— start Supplied information —
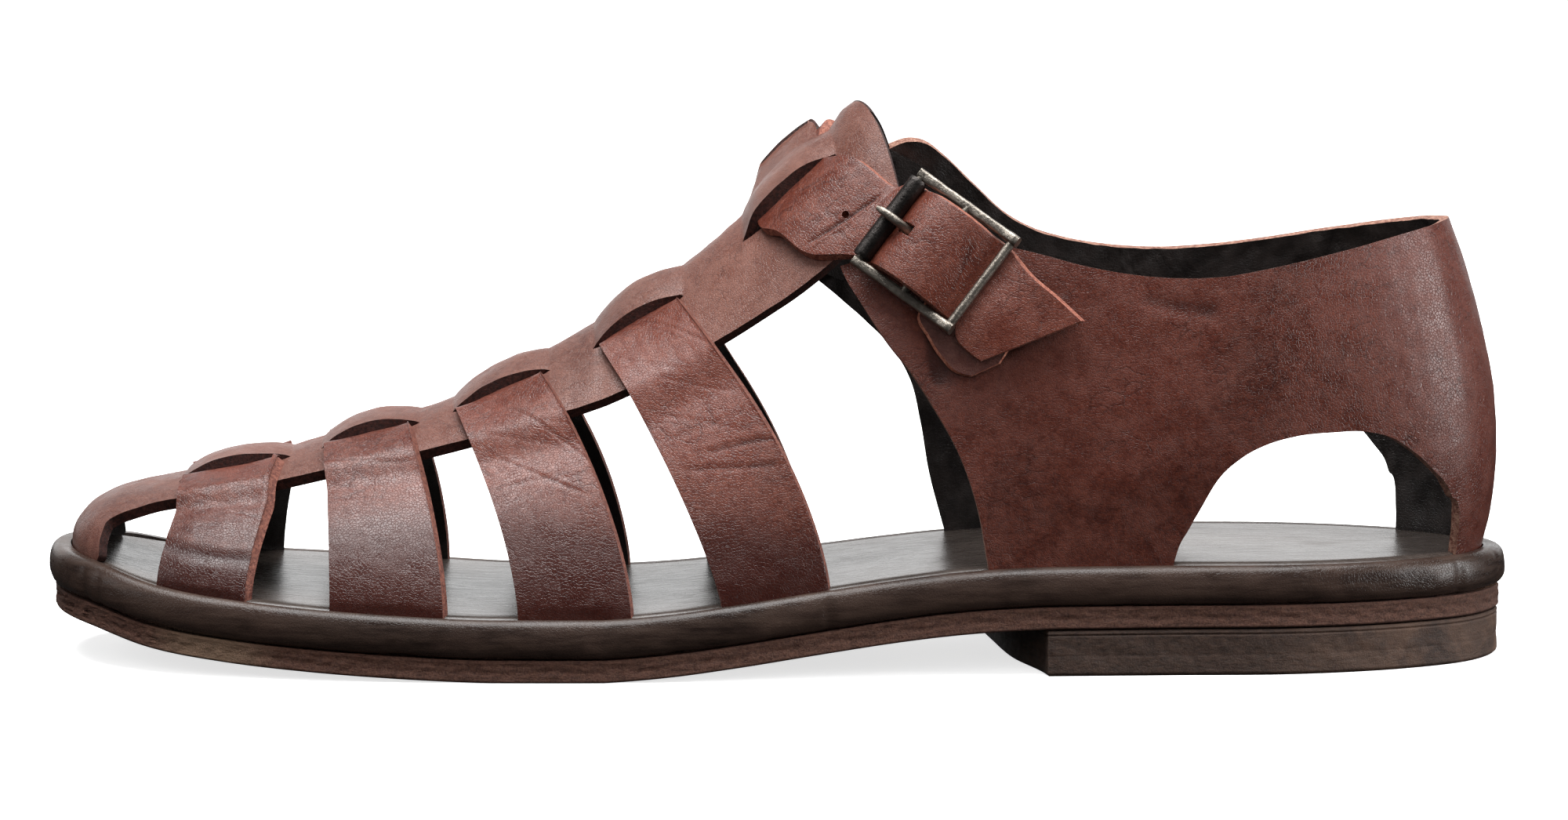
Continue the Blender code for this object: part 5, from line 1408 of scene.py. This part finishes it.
— end Supplied information —
— start Supplied information —
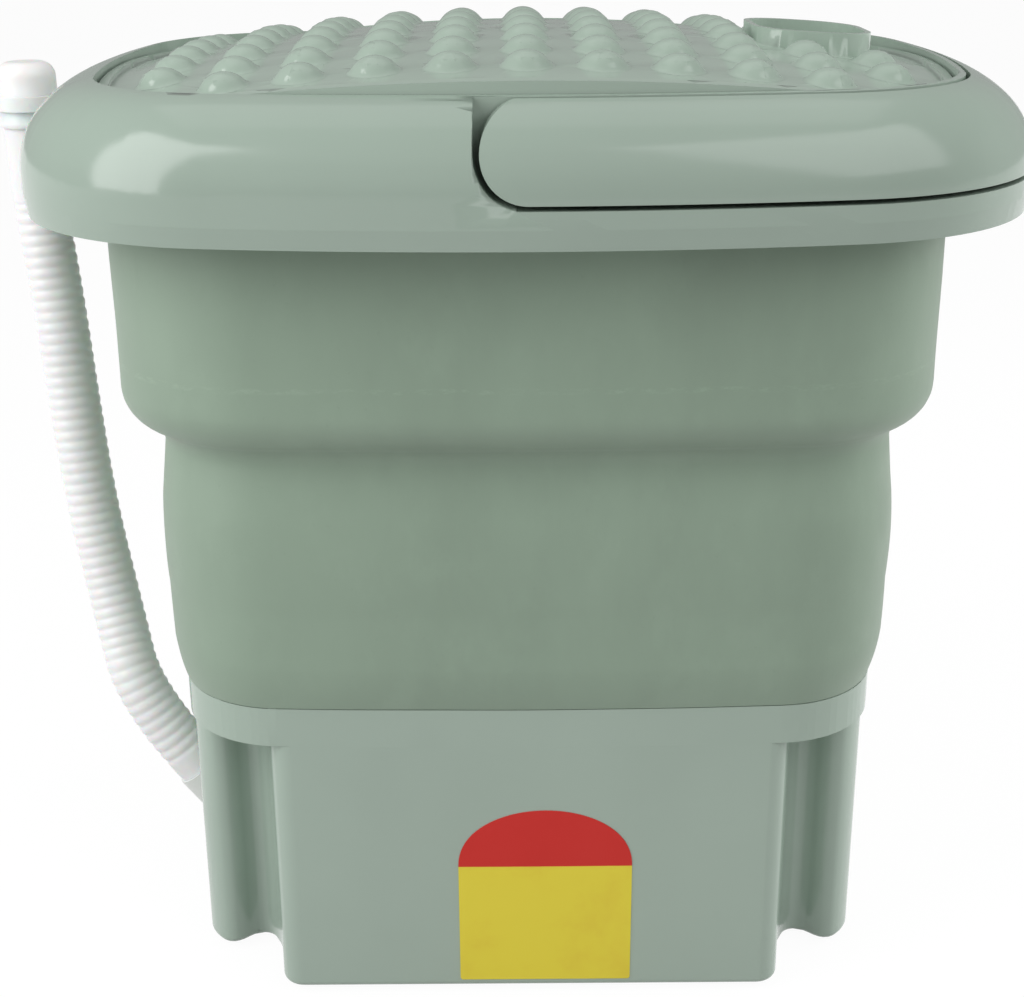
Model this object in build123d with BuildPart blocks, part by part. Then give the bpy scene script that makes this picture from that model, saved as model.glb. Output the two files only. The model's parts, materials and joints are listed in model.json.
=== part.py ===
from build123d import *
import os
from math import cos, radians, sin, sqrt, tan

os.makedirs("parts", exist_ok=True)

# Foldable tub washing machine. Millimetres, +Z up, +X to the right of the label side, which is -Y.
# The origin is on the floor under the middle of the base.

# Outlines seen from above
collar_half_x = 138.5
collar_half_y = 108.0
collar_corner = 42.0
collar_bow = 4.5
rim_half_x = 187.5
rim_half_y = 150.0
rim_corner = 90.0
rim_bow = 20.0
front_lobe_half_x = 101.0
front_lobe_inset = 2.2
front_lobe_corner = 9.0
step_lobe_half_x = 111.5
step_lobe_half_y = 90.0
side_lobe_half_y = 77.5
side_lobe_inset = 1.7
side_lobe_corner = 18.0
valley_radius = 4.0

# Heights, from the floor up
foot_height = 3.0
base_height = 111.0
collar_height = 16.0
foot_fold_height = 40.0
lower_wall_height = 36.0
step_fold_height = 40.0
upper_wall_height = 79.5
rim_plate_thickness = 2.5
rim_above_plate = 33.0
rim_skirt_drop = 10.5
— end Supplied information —
• _Exercise instructions_:
In the data above, find the line that contains "Model this object" and the line that contains "from math import cos, radians, sin, sqrt, tan". Repeat exactly those lines and every line between them, and only those.

• _Answer to this problem_:
Model this object in build123d with BuildPart blocks, part by part. Then give the bpy scene script that makes this picture from that model, saved as model.glb. Output the two files only. The model's parts, materials and joints are listed in model.json.
=== part.py ===
from build123d import *
import os
from math import cos, radians, sin, sqrt, tan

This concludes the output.